See The Community Infrastructure Levy (Amendment) Regulations 2014 for more information.

From 6 April 2015, local authorities can no longer pool more than five section 106 obligation contributions to pay for a single infrastructure project or type of infrastructure if it is a type of infrastructure that is capable of being funded by the community infrastructure levy. Provisions that are not capable of being funded by the levy, such as affordable housing, are not restricted.

[edit] Assessments of performance

In July 2014, Savills published a report 'CIL, The Countdown to April 2015' suggesting that the levy will not be in place in two thirds of local authorities when the rules on the pooling of section 106 agreements come into effect.

In October 2014, Savills published a report 'CIL, is it delivering' which found that, 'Charging authorities have seen a 49% fall in the number of new residential planning consents granted in the 12 months following the implementation of CIL. This is in contrast to an increase of 32% across the whole of England, over the equivalent time period.'

In November 2015, the government announced that CIL would be the focus of a new review to ensure people benefit from local development in their area.

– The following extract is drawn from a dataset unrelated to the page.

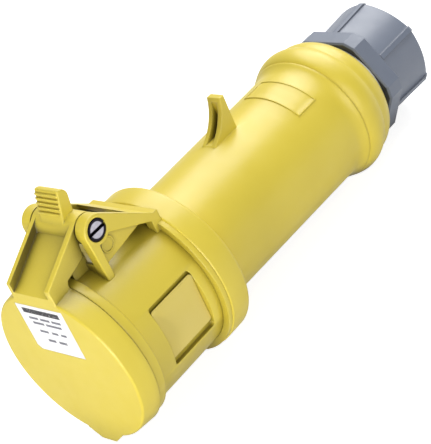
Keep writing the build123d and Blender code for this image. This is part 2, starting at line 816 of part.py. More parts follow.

The aims of the review, to be chaired by Liz Peace, are:

  • To assess CIL’s performance in providing a faster, fairer, more certain and transparent means of funding infrastructure through developer contributions.
  • To examine the relationship between CIL and Section 106 agreements.
  • To consider the impact of CIL’s neighbourhood element of helping increase community support for development.
  • To consider the operation of reliefs and exemptions.